Lacking a Savior, people turn to missiles, guns, violence, political organizations, and anything else that will bring about the desired solution. Don’t get me wrong, I am not a pacifist. When there is a need to fight, we need to fight. Tragically, when we fight, there are wounded—and yes—people die.
Hope for peace has been deferred yet again. Our people are sick. They are also fearful. Thankfully, miraculously, Iron Dome has given us amazing protection. But it is not invincible. Yesterday a woman shared that she and her family had been “miraculously” saved. A missile got past Iron Dome and hit the porch of the woman’s home, mere meters from a direct hit to her and her family on the other side of the house. A miracle…
The Palestinian people don’t even hope. They are trapped in a double fear. In English we say, “Damned if you do, damned if you don’t.” That is what one video I saw shows— Civilians running out of a building that the Israeli army has targeted. (How did the civilians know? They had been warned by Israel.) Suddenly you see several people on the rooftop of the same building that has been targeted! Why? Because Hamas, their leaders, gave them a choice, get on the rooftop or we will kill you. In many cases, Israel then aborts the attack, to spare these people. But in some cases, the attack has already been initiated. The world cries out that we are murderers—a new cycle of hopelessness, fear, and grief is initiated in Gaza, and the war continues.
The mistake we make is to think that we are incapable of evil. Apart from God, we will do anything we need to and want—to survive. That is what the picture I’ve posted here will always remind me of. When self-protection, fear or hatred motivate our actions, the result is horrible for all involved.
The battle is not against the Palestinians, but against Hamas—and there is a distinction. Some people in Israel forgot this for a moment, and the situation escalated—but sooner or later it would have escalated. The arms that Hamas has did not get there overnight. Long range missiles that can reach Haifa from Gaza don’t grow on trees. While Hamas has been using their money to arm themselves to fire at will against Israel, Israel has been using their resources to develop Iron Dome—each intercepted missile costs ~$50,000 to protect our people.
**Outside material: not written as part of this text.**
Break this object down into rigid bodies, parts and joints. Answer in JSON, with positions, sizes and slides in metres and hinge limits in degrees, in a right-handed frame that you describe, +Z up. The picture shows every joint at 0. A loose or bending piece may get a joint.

What are we to do in the midst of all this? As believers in Messiah, we must, especially at this time, take I Timothy 2:1–3 seriously. It reads:
First of all, then, I urge that supplications, prayers, intercessions, and thanksgivings be made for all people, for kings and all who are in high positions, that we may lead a peaceful and quiet life, godly and dignified in every way. This is good, and it is pleasing in the sight of God our Savior I Timothy 2:1–3 ESV
We must pray for ALL the leaders, great and small, friend and foe, near and far. If ever there was a time where godly influence is necessary, it is now. Pray for the safety of Israel and her people; pray for Gaza and the Palestinian people; pray for the leaders of Israel and the leaders of Hamas… The purpose, the goal? That we may lead peaceful, quiet lives, godly and dignified in every way. This is pleasing to God, and this is what those who hunger and thirst for righteousness truly long for. May we also be willing for God to use us to answer those prayers. May ours be a voice of compassion accompanied by a longing for God’s justice. He is a true refuge to all who rely on Him and call upon His name—wherever—whoever we are.
I pray that my thoughts will be encouraging to us all during these difficult times.